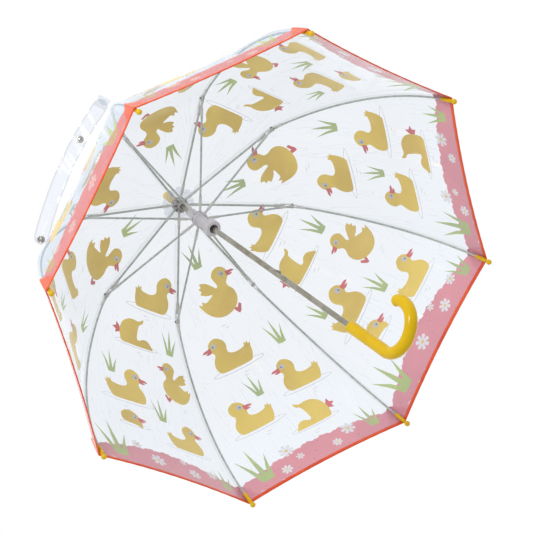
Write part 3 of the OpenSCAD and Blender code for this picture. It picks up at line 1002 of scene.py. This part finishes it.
patch = vinyl_material("patch_vinyl", srgb(236, 94, 32), srgb(220, 68, 18), 0.97)

build_canopy(INK_MATERIALS)
build_bindings(binding)
build_borders(vinyl_material("border_vinyl", srgb(240, 124, 84), srgb(230, 94, 52), 0.32))
build_corners(patch)
build_rosette(disc_material())
strap_film = film_material("strap_vinyl", srgb(190, 206, 232), 0.28, crumple=0.02)
strap_hem = film_material("strap_weld", srgb(160, 172, 188), 0.42, crumple=0.04)
build_strap(strap_film, strap_hem)
build_tab(film_material("tab_vinyl", srgb(170, 184, 204), 0.36, crumple=0.04))
stud_metal = metal_material("stud_nickel", srgb(176, 176, 172), srgb(150, 150, 148), 0.3, (300.0, 300.0, 300.0))
build_studs(stud_metal)

yellow = plastic_material(
    "yellow_plastic", srgb(214, 176, 0), srgb(208, 170, 0), 0.15, 0.0, parting=1, pit=0.01, gloss=0.22,
)
paint(["handle"], yellow)
paint(["ferrule"], plastic_material("cap_plastic", srgb(226, 190, 50), srgb(214, 176, 34), 0.3, 0.4))
tip_plastic = plastic_material("tip_plastic", srgb(222, 180, 4), srgb(214, 170, 0), 0.28, 0.0)
paint([f"tip_{i + 1}" for i in range(COUNT)], tip_plastic)
paint(["shaft_tube"], metal_material("dark_nickel", srgb(176, 173, 163), srgb(146, 143, 132), 0.22))
paint(["crown"], plastic_material("crown_plastic", srgb(178, 178, 176), srgb(160, 160, 160), 0.35, 0.2))
runner_plastic = plastic_material(
    "runner_plastic", srgb(204, 202, 208), srgb(186, 184, 192), 0.32, 0.3, parting=0,
)
paint(["runner"], runner_plastic)
wire = metal_material("wire_steel", srgb(168, 168, 164), srgb(140, 140, 138), 0.3, (200.0, 200.0, 200.0))
paint(["crown_wire", "runner_wire"], wire)
spring_steel = metal_material("spring_steel", srgb(150, 148, 144), srgb(120, 118, 114), 0.3)
paint(["top_catch", "bottom_catch"], spring_steel)
for kind in ("rib", "rod", "stretcher"):
    paint([f"{kind}_{i + 1}" for i in range(COUNT)], rod_material(f"{kind}_fibre", kind))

# # # # # # #

§ **WRITTEN TASK**: Without changing a word, restate the whole listing.

§ **EXPECTED ANSWER**:
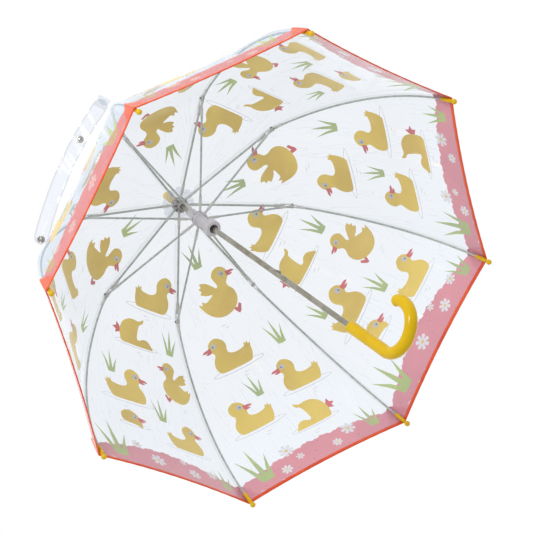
Write part 3 of the OpenSCAD and Blender code for this picture. It picks up at line 1002 of scene.py. This part finishes it.
patch = vinyl_material("patch_vinyl", srgb(236, 94, 32), srgb(220, 68, 18), 0.97)

build_canopy(INK_MATERIALS)
build_bindings(binding)
build_borders(vinyl_material("border_vinyl", srgb(240, 124, 84), srgb(230, 94, 52), 0.32))
build_corners(patch)
build_rosette(disc_material())
strap_film = film_material("strap_vinyl", srgb(190, 206, 232), 0.28, crumple=0.02)
strap_hem = film_material("strap_weld", srgb(160, 172, 188), 0.42, crumple=0.04)
build_strap(strap_film, strap_hem)
build_tab(film_material("tab_vinyl", srgb(170, 184, 204), 0.36, crumple=0.04))
stud_metal = metal_material("stud_nickel", srgb(176, 176, 172), srgb(150, 150, 148), 0.3, (300.0, 300.0, 300.0))
build_studs(stud_metal)

yellow = plastic_material(
    "yellow_plastic", srgb(214, 176, 0), srgb(208, 170, 0), 0.15, 0.0, parting=1, pit=0.01, gloss=0.22,
)
paint(["handle"], yellow)
paint(["ferrule"], plastic_material("cap_plastic", srgb(226, 190, 50), srgb(214, 176, 34), 0.3, 0.4))
tip_plastic = plastic_material("tip_plastic", srgb(222, 180, 4), srgb(214, 170, 0), 0.28, 0.0)
paint([f"tip_{i + 1}" for i in range(COUNT)], tip_plastic)
paint(["shaft_tube"], metal_material("dark_nickel", srgb(176, 173, 163), srgb(146, 143, 132), 0.22))
paint(["crown"], plastic_material("crown_plastic", srgb(178, 178, 176), srgb(160, 160, 160), 0.35, 0.2))
runner_plastic = plastic_material(
    "runner_plastic", srgb(204, 202, 208), srgb(186, 184, 192), 0.32, 0.3, parting=0,
)
paint(["runner"], runner_plastic)
wire = metal_material("wire_steel", srgb(168, 168, 164), srgb(140, 140, 138), 0.3, (200.0, 200.0, 200.0))
paint(["crown_wire", "runner_wire"], wire)
spring_steel = metal_material("spring_steel", srgb(150, 148, 144), srgb(120, 118, 114), 0.3)
paint(["top_catch", "bottom_catch"], spring_steel)
for kind in ("rib", "rod", "stretcher"):
    paint([f"{kind}_{i + 1}" for i in range(COUNT)], rod_material(f"{kind}_fibre", kind))